Burnt out

Someone has recently written about being a burnt out mom. 

Coincidentally I am facing my own devils at the same time.

If you read my previous post, you will understand the struggles I have at work.

I am a full-time working mom with no helper at home.  My parents care for my girl while both my husband and I go to work.  My husband's and my off days are not together.  So it is very difficult to do anything together, let alone as a FAMILY.

On weekends, I care for my girl full-time.  It can be quite overwhelming when I have to go toilet as she insisted that she wants to see me sitting on the toilet bowl doing my business.  Same goes for taking a bath or anything with the 'Me Time' feature.  Therefore, I hardly have any 'Me Time'.

I still breastfeed my girl and still pumping when I am at work.  In the end, I hardly have anytime to do anything that I want to do.  I just have to cope.

My husband does all the chores in the house because I can't manage them on the weekends.  Sometimes he does a lousy job, but it's ok.  I still appreciate it.

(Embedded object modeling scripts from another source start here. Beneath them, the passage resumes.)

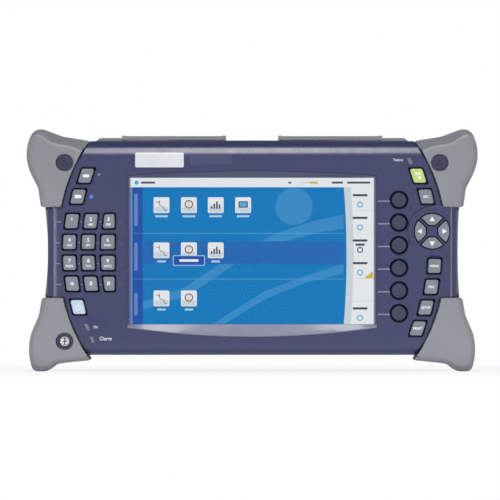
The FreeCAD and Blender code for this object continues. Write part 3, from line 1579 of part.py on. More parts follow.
def build():
    """Makes every sub-part."""
    outer, cavity, core, full = make_case()
    groove = seal_groove()
    make_front_cover(outer, cavity, groove, full)
    make_rear_cover(outer, cavity, groove)
    make_body_seal()
    make_display_frame()
    make_touch_window()
    make_lcd_panel()
    make_chassis()
    make_main_board()
    make_key_board()
    make_key_mats()
    for name, (kind, *place) in KEYS.items():
        make_key(name, kind, *place)
    make_status_leds()
    for upright in (1, -1):
        for side in (-1, 1):
            blind = upright < 0 < side
            hole_front = f"{HEAD_FRONT} - 0.6" if blind else "-overall_depth"
            make_bumper(upright, side, core, hole_front)
    make_bumper_plugs()
    make_case_screws()
    for side, name in ((-1, "left"), (1, "right")):
        make_door(side, name)
    make_dc_jack()
    make_stack()
    make_battery()
    make_loudspeaker()
    make_stand()
    make_module_case()
    make_optical_port()
    make_module_board()
    make_module_screws()
    make_port_cap()


def write():
    """Checks every object and writes one STEP file for each sub-part."""
    DOC.recompute()
    for thing in DOC.Objects:
        if "Invalid" in thing.State or "Error" in " ".join(thing.State):
            raise RuntimeError(f"{thing.Name} can't be made: {thing.State}")
        if hasattr(thing, "Shape") and not thing.Shape.isNull() and not thing.Shape.isValid():
            raise RuntimeError(f"{thing.Name} has a bad shape")
    os.makedirs("parts", exist_ok=True)
    for thing in SUB_PARTS:
        if thing.Shape.isNull() or not thing.Shape.Solids:
            raise RuntimeError(f"{thing.Label} has no solid")
        thing.Shape.exportStep(f"parts/{thing.Label}.step")
    print(f"{len(SUB_PARTS)} sub-parts written")


build()
write()
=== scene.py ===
"""Looks of a handheld optical time domain reflectometer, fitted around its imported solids."""

import logging
import math
from collections.abc import Iterable, Sequence
from dataclasses import dataclass, field
from enum import Enum

import bmesh
import bpy
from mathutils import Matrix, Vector
from mathutils.bvhtree import BVHTree


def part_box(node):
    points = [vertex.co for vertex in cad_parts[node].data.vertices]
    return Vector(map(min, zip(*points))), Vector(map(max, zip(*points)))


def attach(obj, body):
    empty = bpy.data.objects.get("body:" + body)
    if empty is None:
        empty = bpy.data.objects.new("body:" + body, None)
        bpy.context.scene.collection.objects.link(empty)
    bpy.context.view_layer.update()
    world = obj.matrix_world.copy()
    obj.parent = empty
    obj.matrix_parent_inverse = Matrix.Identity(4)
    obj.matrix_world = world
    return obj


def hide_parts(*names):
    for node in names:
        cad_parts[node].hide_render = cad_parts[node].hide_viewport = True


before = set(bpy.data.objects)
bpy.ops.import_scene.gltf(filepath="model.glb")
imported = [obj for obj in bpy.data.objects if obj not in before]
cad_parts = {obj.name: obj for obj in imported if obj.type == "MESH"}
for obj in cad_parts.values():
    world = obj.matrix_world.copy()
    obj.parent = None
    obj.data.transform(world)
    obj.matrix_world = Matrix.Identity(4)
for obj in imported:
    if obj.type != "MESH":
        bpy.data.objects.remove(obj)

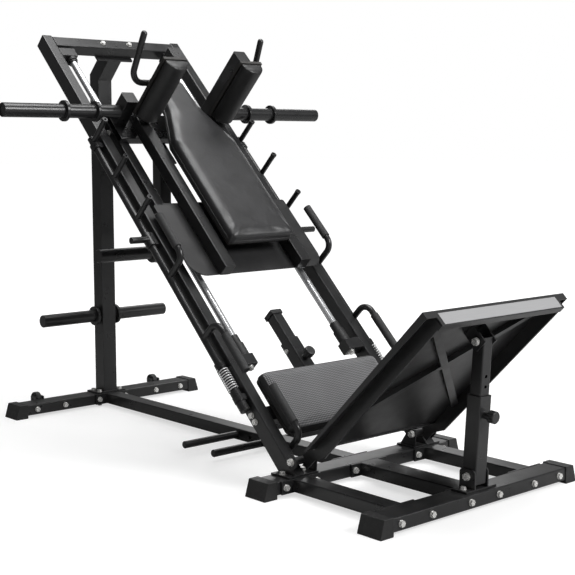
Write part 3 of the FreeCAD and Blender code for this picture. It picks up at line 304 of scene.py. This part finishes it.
def spring_wire():
    """Bright drawn spring wire."""
    material, shader = new_material("spring_wire", metallic=0.35)
    drawn = noise(shader, 400.0, 3.0)
    plug(shader, "Base Color", blend_colours(shader, drawn, SPRING_BRIGHT, SPRING_DULL))
    plug(shader, "Roughness", remap(shader, drawn, 0.3, 0.7, 0.18, 0.30))
    plug(shader, "Normal", bump(shader, noise(shader, 2200.0, 1.0), 0.00005, 0.3))
    return material


def brushed_strip():
    """Plain brushed aluminium with a straight grain across the machine."""
    material, shader = new_material("brushed_strip", metallic=0.4)
    grain = noise(shader, 700.0, 3.0, place=stretched_place(shader, (0.02, 1.0, 1.0)))
    plug(shader, "Base Color", blend_colours(shader, grain, STRIP, STRIP_GRAIN))
    plug(shader, "Roughness", remap(shader, grain, 0.3, 0.7, 0.34, 0.48))
    plug(shader, "Normal", bump(shader, grain, 0.00008, 0.4, rounded_normal(shader, 0.0008)))
    return material


def moulded_rubber(name, colour, grain=420.0):
    """Moulded rubber with a fine leathery texture and scuffed edges."""
    material, shader = new_material(name)
    scuffs = maths(shader, "MULTIPLY", outside_edges(shader, 0.003), 0.7)
    dusty = maths(shader, "MULTIPLY", remap(shader, noise(shader, 40.0, 5.0), 0.45, 0.8), 0.25)
    base = blend_colours(shader, dusty, colour, [c * 2.6 for c in colour])
    plug(shader, "Base Color", blend_colours(shader, scuffs, base, SCUFF))
    plug(shader, "Roughness", remap(shader, noise(shader, 90.0, 4.0), 0.3, 0.7, 0.46, 0.62))
    texture = noise(shader, grain, 4.0)
    plug(shader, "Normal", bump(shader, texture, 0.00025, 0.6, rounded_normal(shader, 0.0025)))
    return material


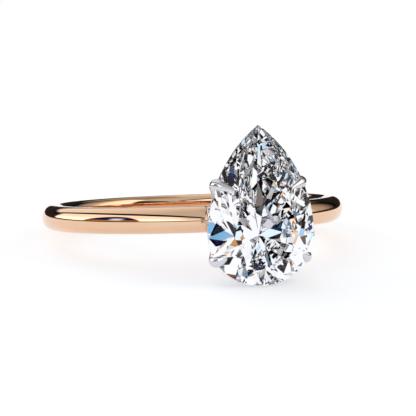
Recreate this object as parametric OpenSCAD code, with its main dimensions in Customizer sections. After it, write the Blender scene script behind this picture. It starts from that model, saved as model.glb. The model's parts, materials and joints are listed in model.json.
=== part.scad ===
// Pear-shaped solitaire ring: a plain comfort-fit band, a raised four-claw
// basket and one pear brilliant. Units are millimetres.
//
// Frame: the finger hole runs along Z and its centre is the origin. The head
// stands out along -Y and the pear's tip points to +Z.

/* [Band] */
// Inside diameter of the finger hole (16.5 is US size 6)
finger_d = 16.5; // [15:0.1:20]
// Width of the band along the finger
band_w = 1.6; // [1.5:0.05:2]
// Thickness of the band's wall
band_t = 1.5; // [1.4:0.05:1.8]
// Depth of the domed outside, from its crest to the band's widest line
dome_d = 0.72; // [0.6:0.02:0.8]
// Width of the straight wall inside the finger hole
bore_flat = 0.7; // [0.5:0.05:0.9]

/* [Pear brilliant] */
// Width across the round end
stone_w = 6.4; // [6.2:0.1:6.6]
// Length from the tip to the round end
stone_l = 9.2; // [8.8:0.1:9.6]
// Depth of the round end as a share of half the width
belly_share = 0.9; // [0.85:0.01:1]
// Table width as a share of the stone's width
table_share = 0.6; // [0.56:0.01:0.64]
// Share of the distance to the tip that the table reaches
table_tip_share = 0.57; // [0.53:0.01:0.61]
// Height of the crown above the girdle
crown_h = 0.88; // [0.8:0.02:0.96]
// Depth of the pavilion below the girdle
pavilion_h = 2.65; // [2.55:0.05:2.7]
// Thickness of the girdle at its widest points
girdle_t = 0.2; // [0.18:0.01:0.26]
// Height at which the star facets end, as a share of the crown
star_end = 0.52; // [0.46:0.01:0.6]
// Depth at which the lower halves end, as a share of the pavilion
lower_half_end = 0.77; // [0.7:0.01:0.82]
// How far the culet lies from the belly's widest line, towards the round end
culet_drop = 0; // [0:0.05:0.2]

/* [Setting] */
// Height of the middle of the girdle above the band's outer surface
girdle_rise = 4.05; // [3.95:0.05:4.4]
// Distance of the belly's widest line below the band's middle plane
belly_drop = 0.8; // [0.6:0.05:0.9]
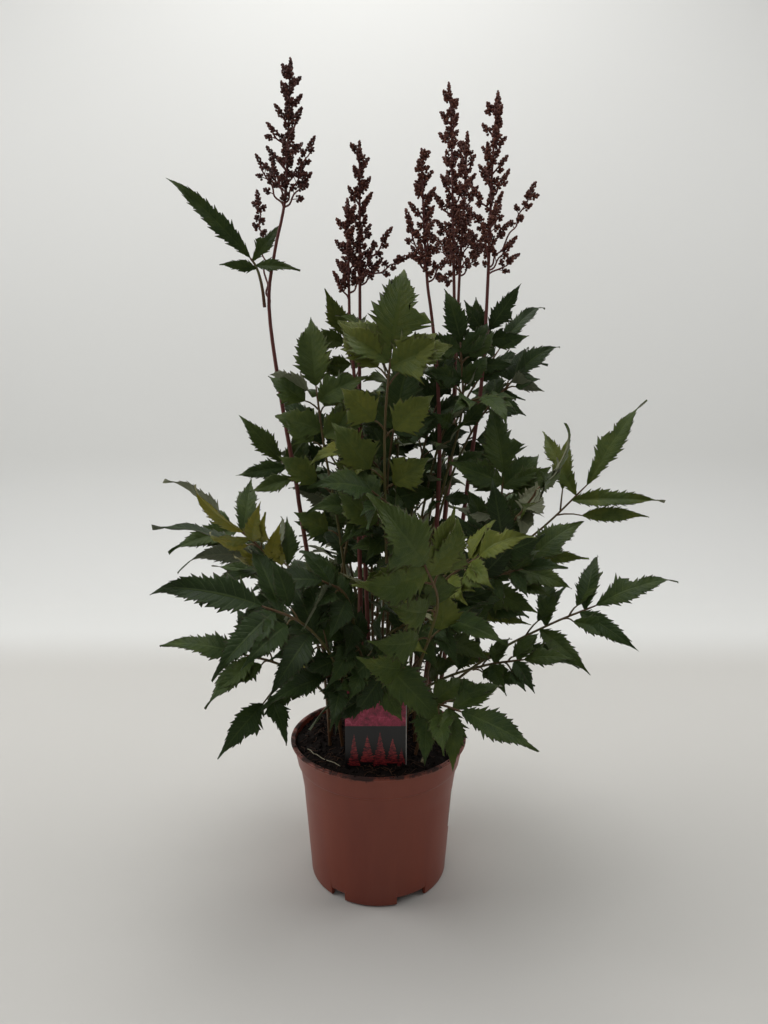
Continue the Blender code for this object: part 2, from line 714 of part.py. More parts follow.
def fix_normals(obj):
    shape = bmesh.new()
    shape.from_mesh(obj.data)
    bmesh.ops.recalc_face_normals(shape, faces=shape.faces)
    shape.to_mesh(obj.data)
    shape.free()


def prism(name, x, y, radius, low, high, sides):
    verts = []
    for z in (low, high):
        for k in range(sides):
            angle = 2 * math.pi * k / sides
            verts.append((x + radius * math.cos(angle), y + radius * math.sin(angle), z))
    faces = [tuple(reversed(range(sides))), tuple(range(sides, 2 * sides))]
    for k in range(sides):
        after = (k + 1) % sides
        faces.append((k, after, sides + after, sides + k))
    return new_object(name, verts, faces)


def radial_box(name, angle, radius, half_width, half_depth, low, high):
    """A box that points out from the pot's axis; angle 0 is the front and positive is to the right."""
    out = Vector((math.sin(angle), -math.cos(angle), 0))
    side = Vector((math.cos(angle), math.sin(angle), 0))
    corners = [(-1, -1), (1, -1), (1, 1), (-1, 1)]
    verts = []
    for z in (low, high):
        for across, depth in corners:
            verts.append(out * (radius + depth * half_depth) + side * across * half_width + Vector((0, 0, z)))
    faces = [(0, 3, 2, 1), (4, 5, 6, 7), (0, 1, 5, 4), (1, 2, 6, 5), (2, 3, 7, 6), (3, 0, 4, 7)]
    obj = new_object(name, verts, faces)
    fix_normals(obj)
    return obj


def make_soil(starts, material):
    bottom = PLATE_BOTTOM + PLATE_THICKNESS + GAP
    edge = [(inside_radius(SOIL_EDGE_Z - 2) - GAP, None)]
    edge += [(inside_radius(z) - GAP, z) for z in (COLLAR_HIGH_Z, COLLAR_LOW_Z, POT_STEP_Z, bottom)]
    narrow = math.cos(math.pi / POT_SIDES)
    verts = [(0, 0, soil_height(0, 0))]
    for radius in SOIL_RINGS:
        for k in range(SOIL_SIDES):
            angle = 2 * math.pi * k / SOIL_SIDES
            x = radius * math.cos(angle)
            y = radius * math.sin(angle)
            verts.append((x, y, soil_height(x, y)))
    for radius, z in edge:
        for k in range(SOIL_SIDES):
            angle = 2 * math.pi * k / SOIL_SIDES
            x = radius * narrow * math.cos(angle)
            y = radius * narrow * math.sin(angle)
            verts.append((x, y, z or soil_height(x, y)))
    verts.append((0, 0, bottom))
    rings = len(SOIL_RINGS) + len(edge)
    faces = []
    for k in range(SOIL_SIDES):
        after = (k + 1) % SOIL_SIDES
        faces.append((0, 1 + k, 1 + after))
        for ring in range(rings - 1):
            low = 1 + ring * SOIL_SIDES
            high = low + SOIL_SIDES
            faces.append((low + k, high + k, high + after, low + after))
        low = 1 + (rings - 1) * SOIL_SIDES
        faces.append((low + k, len(verts) - 1, low + after))
    soil = new_object("soil", verts, faces, material)
    cutters = []
    for start, radius in starts:
        hole_radius = (radius + GAP) / math.cos(math.pi / HOLE_SIDES)
        cutters.append(prism("hole", start.x, start.y, hole_radius, start.z - GAP, start.z + 2 * STEM_DEPTH,
                             HOLE_SIDES))
    cutters.append(label_solid("slot", GAP))
    apply_boolean(soil, "DIFFERENCE", cutters)
    return soil


def label_solid(name, grow, material=None):
    """The plant tag: a plate with round top corners and a tongue that narrows into the soil."""
    middle = (LABEL_LEFT + LABEL_RIGHT) / 2
    tongue = LABEL_TONGUE_HALF + grow
    foot = SOIL_EDGE_Z - LABEL_TONGUE - grow
    shoulder = SOIL_EDGE_Z - LABEL_SHOULDER - grow
    left = LABEL_LEFT - grow
    right = LABEL_RIGHT + grow
    outline = [(middle - tongue, foot), (middle + tongue, foot), (right, shoulder)]
    for quarter, x in ((0, right - LABEL_CORNER), (1, left + LABEL_CORNER)):
        for k in range(LABEL_CORNER_STEPS + 1):
            angle = math.pi / 2 * (quarter + k / LABEL_CORNER_STEPS)
            outline.append((x + LABEL_CORNER * math.cos(angle),
                            LABEL_TOP - LABEL_CORNER + LABEL_CORNER * math.sin(angle)))
    outline.append((left, shoulder))
    half = LABEL_THICKNESS / 2 + grow
    count = len(outline)
    verts = [(x, LABEL_Y - half, z) for x, z in outline] + [(x, LABEL_Y + half, z) for x, z in outline]
    faces = [tuple(range(count)), tuple(reversed(range(count, 2 * count)))]
    for k in range(count):
        after = (k + 1) % count
        faces.append((k, count + k, count + after, after))
    obj = new_object(name, verts, faces, material)
    fix_normals(obj)
    return obj


def make_sticker(material):
    middle = math.radians(STICKER_ANGLE)
    verts = []
    for k in range(STICKER_STEPS + 1):
        for z in (STICKER_LOW, STICKER_HIGH):
            spread = STICKER_HALF_WIDTH / outside_radius(z)
            angle = middle + spread * (2 * k / STICKER_STEPS - 1)
            for lift in (GAP, GAP + STICKER_THICKNESS):
                radius = outside_radius(z) + lift
                verts.append((radius * math.sin(angle), -radius * math.cos(angle), z))
    faces = []
    for k in range(STICKER_STEPS):
        low = 4 * k
        for a, b in ((0, 1), (1, 3), (3, 2), (2, 0)):
            faces.append((low + a, low + b, low + 4 + b, low + 4 + a))
    faces.append((0, 2, 3, 1))
    last = 4 * STICKER_STEPS
    faces.append((last, last + 1, last + 3, last + 2))
    obj = new_object("sticker", verts, faces, material)
    fix_normals(obj)
    return obj


def main():
    for obj in list(bpy.data.objects):
        bpy.data.objects.remove(obj)
    clay = new_material("terracotta coloured plastic", (0.145, 0.045, 0.027), 0.5)
    peat = new_material("peat", (0.012, 0.006, 0.004), 0.95)
    print_face = new_material("printed plastic", (0.45, 0.06, 0.08), 0.4)
    paper = new_material("white paper", (0.7, 0.7, 0.68), 0.6)
    bark = new_material("flower stems and buds", (0.075, 0.018, 0.014), 0.7)
    green = new_material("leaves", (0.04, 0.07, 0.02), 0.5)
    make_pot(clay)
    make_sticker(paper)
    label = label_solid("label", 0.0, print_face)
    taken = Taken()
    corners = [vertex.co / MM for vertex in label.data.vertices]
    taken.add("label", corners, [tuple(face.vertices) for face in label.data.polygons])
    places = seats(len(LEAVES) + len(FLOWER_STEMS))
    stem_paths = {}
    starts = []
    for name in FLOWER_STEMS:
        stem_paths[name] = flower_stem(name, taken, places, bark)
        starts.append((stem_paths[name][0], FLOWER_STEM_R))
    stalks = {}
    for name in LEAVES:
        clashes, *stalk = leaf_stalk(name, taken, places, stem_paths)
        stalks[name] = stalk
        taken.add(name, *stalk[1:])
        if not Leaf(*LEAVES[name]).parent:
            starts.append((stalk[0][0], LEAF_STALK_R * STALK_SWELL))
    for name, stalk in stalks.items():
        grow_leaf(name, stalk, taken, green)
    make_soil(starts, peat)


main()
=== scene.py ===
import math
import random
import bmesh
import bpy
import numpy as np
from mathutils import Matrix, Vector, noise
from mathutils.bvhtree import BVHTree


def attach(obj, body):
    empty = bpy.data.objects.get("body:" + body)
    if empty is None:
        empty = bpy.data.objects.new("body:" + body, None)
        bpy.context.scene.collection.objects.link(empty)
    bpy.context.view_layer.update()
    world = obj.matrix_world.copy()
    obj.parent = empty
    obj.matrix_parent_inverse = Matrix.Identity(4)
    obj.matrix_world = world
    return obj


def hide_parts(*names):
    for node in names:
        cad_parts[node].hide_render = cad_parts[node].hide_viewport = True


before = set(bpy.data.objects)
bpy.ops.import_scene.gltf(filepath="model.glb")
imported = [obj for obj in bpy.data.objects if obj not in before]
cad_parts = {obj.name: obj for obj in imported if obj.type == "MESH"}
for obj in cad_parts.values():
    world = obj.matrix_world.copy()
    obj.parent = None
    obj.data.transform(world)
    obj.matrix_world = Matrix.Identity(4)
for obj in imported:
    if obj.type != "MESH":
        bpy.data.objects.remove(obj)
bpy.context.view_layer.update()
print("frame loaded:", len(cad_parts), "nodes")

mm = 0.001
goldenAngle = math.radians(137.508)
fullTurn = 2 * math.pi

# How the plant is laid out, in millimetres: the same places as the frame's own
soilBed = {
    "edgeZ": 111.5, "crown": 7.0, "spread": 72.0, "rough": 1.6,
    "stemDepth": 12.0, "seatSpread": 6.6, "seatPull": 0.3,
}
up = (0, 0, 1)
front = (0, -1, 0.35)
frontUp = (0, -0.7, 0.8)
leftward = (-0.8, -0.5, 0.5)
rightward = (0.8, -0.5, 0.5)
backUp = (0, 0.5, 0.9)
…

The best 'Me Time' that I can squeeze out is when I am latching her.  I get to watch my favourite K-drama.  Forget about moms who said to focus on your baby when breastfeeding.  I need my break. 

At work, I hardly rest.  I rushed here and there, trying to squeeze a pump time during lunch and never ending work from 8.30am to 6.30pm.  I worked late.

I can understand the idea of mom's getting burnt out.  Exhausted from being a mother.  For me, I am exhausted being an employee and have to be a good one too because my KPI is at stake and my bosses are watching.  At home, I am 90% a mother, 5% a wife and 5% a daughter.  Sometimes it is 80% a mother,  5% a wife, 5% a daughter and 5% an aunt and remaining 5% as a sister, sister-in-law, friend, colleague.

As we don't have a helper at home, I have to depend on my parents and husband to help me out.  But my parents are not that young now.

I am also an older mom, nearing 40 and my girl is just 1 year old.  I don't have much energy to chase after her.

So I totally understand that moms get burnt out.  Exhaustion and sleep deprived is an understatement.  But I think one should not always feel entitled.  Like 'Me Time'. You have to make time for it, not for everyone to adjust to you to get that.  You have to look around you and see there are others coping, and are less fortunate. Some struggling financially to make ends meet, having to look after not 1 but many kids. Some have to leave their kids and not see them for the whole week.  And today I read somewhere that a mother resorted to giving her child water mixed with soy sauce because they have no money to buy milk.

So, if you are feeling unhappy and you think you are burnt out, and despite having help and getting the luxuries of life and still feeling down in the dumps, take a step back and look around you and appreciate everything and be grateful for what you have.  Happiness is achieved by yourself and not given by anyone.

Perhaps take some time out away from the kids for a bit.  Go for a massage or spa or facial and pamper yourself nicely.  Or travel somewhere alone or with friends but without the kids.  You probably need that break.  But you still won't find happiness this way.

That said, I am still trying to get out of this rut feeling I am in.  Trying to get into the routine.  Trying to get balance.

So to all moms out there struggling with these feelings, get a grip of yourself and look around you and be grateful that you have what you have now.  There are many moms burnt out to the max and can't seem to find a way out just because they don't have a helper and financially not stable.  So they just cope.

I guess money can't buy happiness is true.  Rich people can be depressed too.

I am thankful that I have a group of friends in my meditation centre who helps me with baby whenever I am with them, gave me good advise each time I am down in the dumps and support me emotionally and spiritually.  I am grateful that my husband supported this marriage whenever I am out and pull me out from my rut and did everything without complaints. 

Now I just wish I have a less condescending boss at work.